In this case, plaintiff Pruitt succeeded on some, but not all of her claims. The jury awarded plaintiff Pruitt $342.30 in actual damages and a total of $10,000 in punitive damages. Plaintiff Bagsby prevailed on her battery claim, but failed on her claim for excessive force. The jury awarded her no damages. These two women set out to prove that two police officers physically abused them in the course of arrest. It was a difficult case to prove. The jury awarded substantial punitive damages in relation to the actual damages found. Nonetheless, plaintiffs did not achieve a level of success that makes the hours reasonably expended a satisfactory basis for a fee award. To adjust for plaintiffs’ limited success, the Court will reduce the fee of $43,750.00 by one-third to $29,166.67.

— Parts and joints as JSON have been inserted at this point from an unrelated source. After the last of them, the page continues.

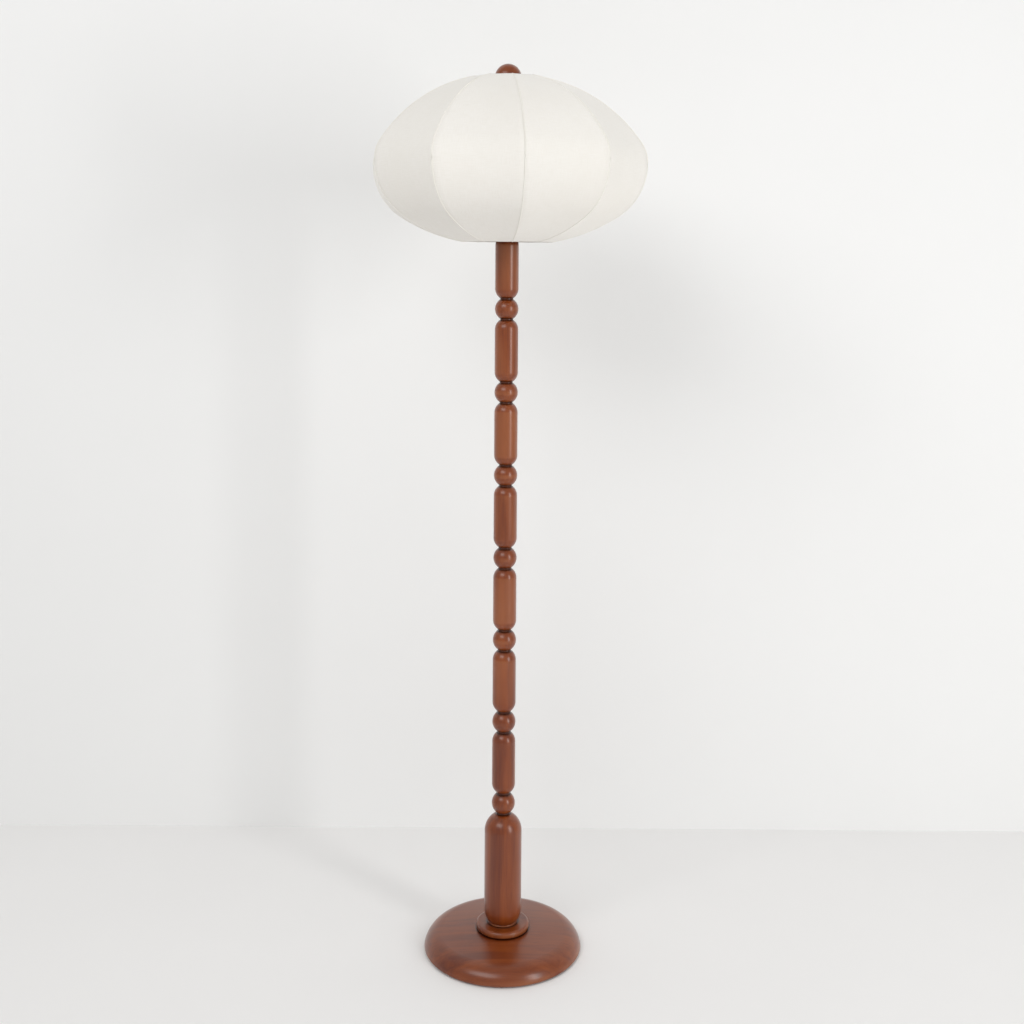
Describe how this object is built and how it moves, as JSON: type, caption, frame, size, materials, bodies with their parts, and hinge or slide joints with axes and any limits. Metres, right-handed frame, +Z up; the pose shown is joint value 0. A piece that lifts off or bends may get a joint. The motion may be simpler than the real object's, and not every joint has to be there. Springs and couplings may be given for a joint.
{
  "type": "floor lamp",
  "caption": "Floor lamp with a turned wooden stem of beads and capsules, a round domed base, a ribbed mushroom-shaped fabric shade and a ball finial.",
  "frame": {"origin": "on the floor under the centre of the round base", "axes": "+Z up along the stem; the front faces -Y and the cord inlet is at the back, +Y"},
  "size_m": [0.4648, 0.4708, 1.5198],
  "materials": {
    "walnut_wood": "walnut-stained turned hardwood, satin lacquer",
    "zinc_steel": "zinc-plated steel",
    "brass": "satin brass",
    "nickel": "plain metal",
    "cast_iron": "black-coated cast iron",
    "black_board": "black fibre board",
    "rubber": "soft rubber",
    "black_plastic": "black phenolic",
    "white_plastic": "white moulded plastic",
    "fibre_paper": "varnished fibre paper",
    "opal_glass": "opal white glass",
    "cream_fabric": "fine stretched off-white fabric",
    "white_wire": "white-coated steel wire"
  },
  "bodies": {
    "stand": {"base_collar": "walnut_wood", "base_cover": "black_board", "base_disc": "walnut_wood", "base_nut": "zinc_steel", "base_pads": "rubber", "base_washer": "zinc_steel", "bead_1": "walnut_wood", "bead_2": "walnut_wood", "bead_3": "walnut_wood", "bead_4": "walnut_wood", "bead_5": "walnut_wood", "bead_6": "walnut_wood", "bead_7": "walnut_wood", "centre_contact": "brass", "column_foot": "walnut_wood", "cord_bushing": "black_plastic", "cover_screws": "zinc_steel", "foot_ring": "walnut_wood", "harp": "brass", "harp_saddle": "brass", "neck_discs": "walnut_wood", "pipe_couplings": "zinc_steel", "pipe_lower": "zinc_steel", "pipe_middle": "zinc_steel", "pipe_upper": "zinc_steel", "screw_shell": "brass", "socket_body": "black_plastic", "socket_cap": "brass", "socket_liner": "fibre_paper", "socket_shell": "brass", "spindle_1": "walnut_wood", "spindle_2": "walnut_wood", "spindle_3": "walnut_wood", "spindle_4": "walnut_wood", "spindle_5": "walnut_wood", "spindle_6": "walnut_wood", "spindle_7": "walnut_wood", "stem_cap": "brass", "terminal_screws": "brass", "top_nut": "zinc_steel", "weight_plate": "cast_iron"},
    "stud": {"harp_stud": "brass"},
    "shade": {"shade_fabric": "cream_fabric", "shade_ribs": "white_wire", "shade_top_ring": "white_wire", "shade_bottom_ring": "white_wire", "shade_hub": "brass", "shade_arms": "white_wire"},
    "finial_seat": {"finial_washer": "brass"},
    "finial": {"finial_ball": "walnut_wood", "finial_insert": "brass"},
    "bulb_seat": {"bulb_tip": "brass"},
    "bulb": {"bulb_cap": "nickel", "bulb_glass": "opal_glass", "bulb_filament": "white_plastic"},
    "switch": {"switch_shaft": "brass", "switch_knob": "black_plastic"},
    "left_sleeve": {"harp_sleeve_left": "brass"},
    "right_sleeve": {"harp_sleeve_right": "brass"}
  },
  "joints": [
    {"name": "shade_swivel", "type": "hinge", "parent": "stand", "child": "stud", "pos_m": [0, 0, 1.4692], "axis": [0, 0, 1], "continuous": true},
    {"name": "shade_lift", "type": "slide", "parent": "stud", "child": "shade", "axis": [0, 0, 1], "range_m": [0, 0.275]},
    {"name": "finial_rise", "type": "slide", "parent": "shade", "child": "finial_seat", "axis": [0, 0, 1], "range_m": [0, 0.008]},
    {"name": "finial_turn", "type": "hinge", "parent": "finial_seat", "child": "finial", "pos_m": [0, 0, 1.4757], "axis": [0, 0, 1], "range_deg": [0, 3060]},
    {"name": "bulb_rise", "type": "slide", "parent": "stand", "child": "bulb_seat", "axis": [0, 0, 1], "range_m": [0, 0.01634]},
    {"name": "bulb_turn", "type": "hinge", "parent": "bulb_seat", "child": "bulb", "pos_m": [0, 0, 1.2751], "axis": [0, 0, 1], "range_deg": [0, 1620]},
    {"name": "switch_turn", "type": "hinge", "parent": "stand", "child": "switch", "pos_m": [0, -0.016, 1.25859], "axis": [0, -1, 0], "continuous": true},
    {"name": "left_sleeve_lift", "type": "slide", "parent": "stand", "child": "left_sleeve", "axis": [0, 0, 1], "range_m": [0, 0.014]},
    {"name": "right_sleeve_lift", "type": "slide", "parent": "stand", "child": "right_sleeve", "axis": [0, 0, 1], "range_m": [0, 0.014]}
  ],
  "couplings": [
    {"joint": "finial_rise", "follows": "finial_turn", "m_per_rad": 0.00014961},
    {"joint": "bulb_rise", "follows": "bulb_turn", "m_per_rad": 0.00057773}
  ]
}
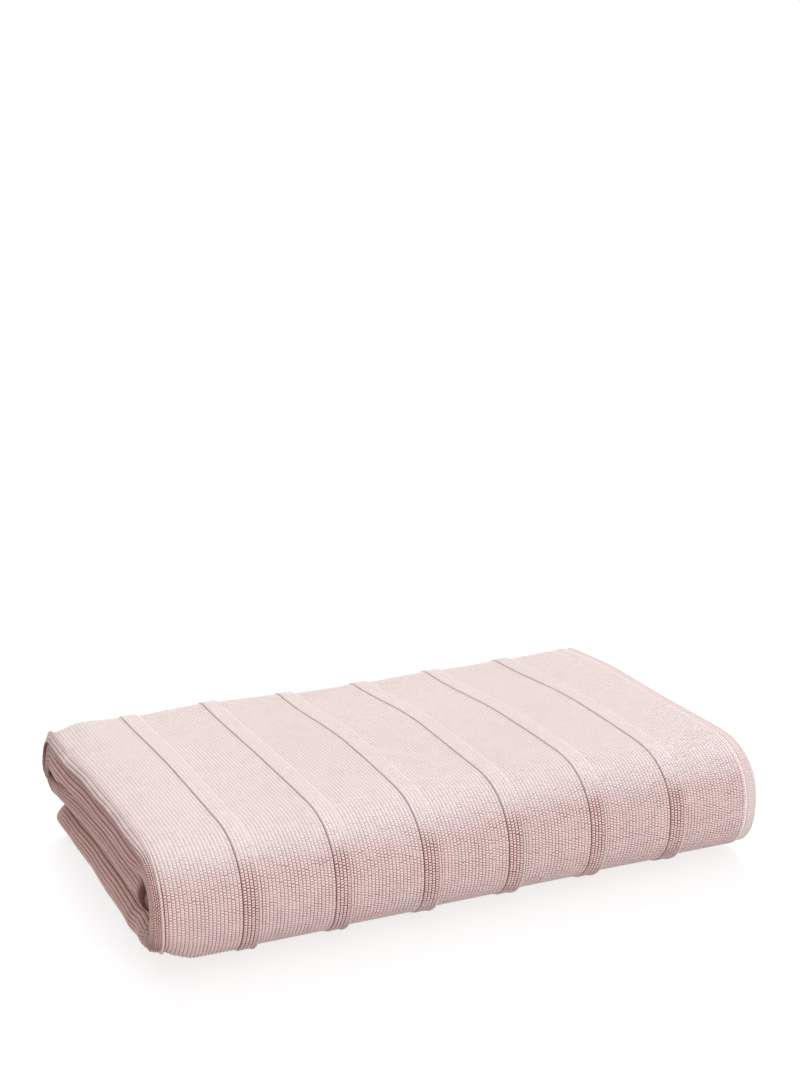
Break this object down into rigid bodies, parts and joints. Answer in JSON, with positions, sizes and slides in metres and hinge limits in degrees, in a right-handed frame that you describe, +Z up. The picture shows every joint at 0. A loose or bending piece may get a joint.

Plaintiffs seek an upward adjustment based on the contingent fee nature of the case. Plaintiffs have the burden of justifying her entitlement to an enhancement for the contingent nature of the litigation. Morris v. American Nat’l Can Corp., 941 F.2d 710, 715 (8th Cir.1991) (citations omitted). A prevailing party is entitled to a contingency enhancement upon proof of two factors: first, that the relevant market compensates for contingency
In support of their motion, plaintiffs filed affidavits from other St. Louis attorneys stating that the St. Louis market does add a premium for contingency and that enhancement of the lodestar in a civil rights case is necessary to attract competent counsel. See Morris, 941 F.2d at 715-17. The Court concludes that plaintiffs met their burden to show that they are entitled to an enhanced fee award. Therefore, the Court will multiply the figure of $29,166.67 times one and one-half as an upward enhancement for contingency. Plaintiffs shall be awarded $43,750.00 in attorney’s fees.
Accordingly,
IT IS HEREBY ORDERED that plaintiffs’ motion for attorney’s fees is GRANTED. Plaintiffs shall be awarded attorney’s fees in the amount of Forty-Three Thousand, Seven Hundred Fifty and No/100 dollars ($43,750.00).
. The Court granted a directed verdict in favor of the members of the St. Louis Board of Police Commissioners.